What is it used for?
Growing crops. Advocates say its unique mix of nutrients makes it superior to other fertilisers, including more basic forms of potash.

Where does it come from?
Mostly the North Yorkshire coast. While polyhalite is found elsewhere in the world, the only seam that has been mined lies 1,500 metres below the ground south of Whitby, extending into a sizable area beneath the North Sea. It was deposited around 260 million years ago, as the Zechstein Sea, which once covered much of modern Europe, evaporated.

What does Sirius want with it?
Polyhalite is already being extracted at Boulby mine, further north. Sirius Minerals wants to dig a much deeper mine, called Woodsmith, where it would extract polyhalite and grind it into a powder to produce pellets with the commercial name Poly4 – or K2SO4MgSO42CaSO42H2O for short. It could then be ferried via a 23-mile underground conveyor belt to the coast for export.
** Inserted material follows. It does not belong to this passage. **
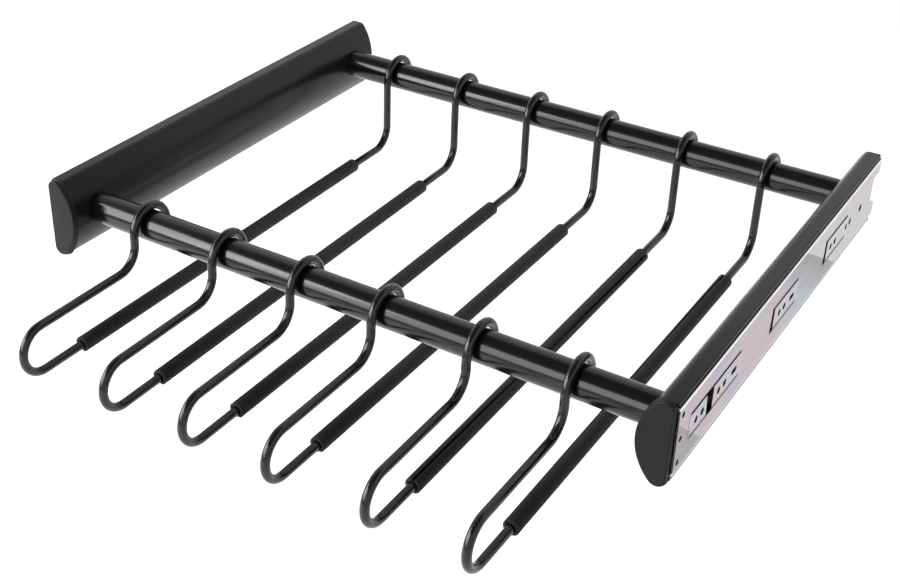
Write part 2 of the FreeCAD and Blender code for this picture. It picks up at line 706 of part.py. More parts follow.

What’s so great about Poly4?
Plants need six key minerals, and Poly4 contains four of them – potassium, sulphur, magnesium and calcium – making it ideal for use in agricultural fertiliser. Sirius says the pellets are cheap to produce, certified for organic use and offer high crop yields.

How much is there?
Sirius believes it has a resource of 2.6 billion tonnes of polyhalite, although only a fraction of that is likely to be recoverable. It could start mining within two years and continue for another 100, up to a maximum annual output of 20 million tonnes. Unfortunately, it has run out of cash to develop the prospect, but its probable buyer, Anglo American, has much deeper pockets.

Is there a market for it?
Some sceptics have cast doubt on whether there is enough global demand for polyhalite to support Sirius’s plans. However, an expanding global population means ever greater need for food production and, therefore, fertiliser. Sirius already has “offtake” agreements with customers who say they will buy millions of tonnes of the stuff.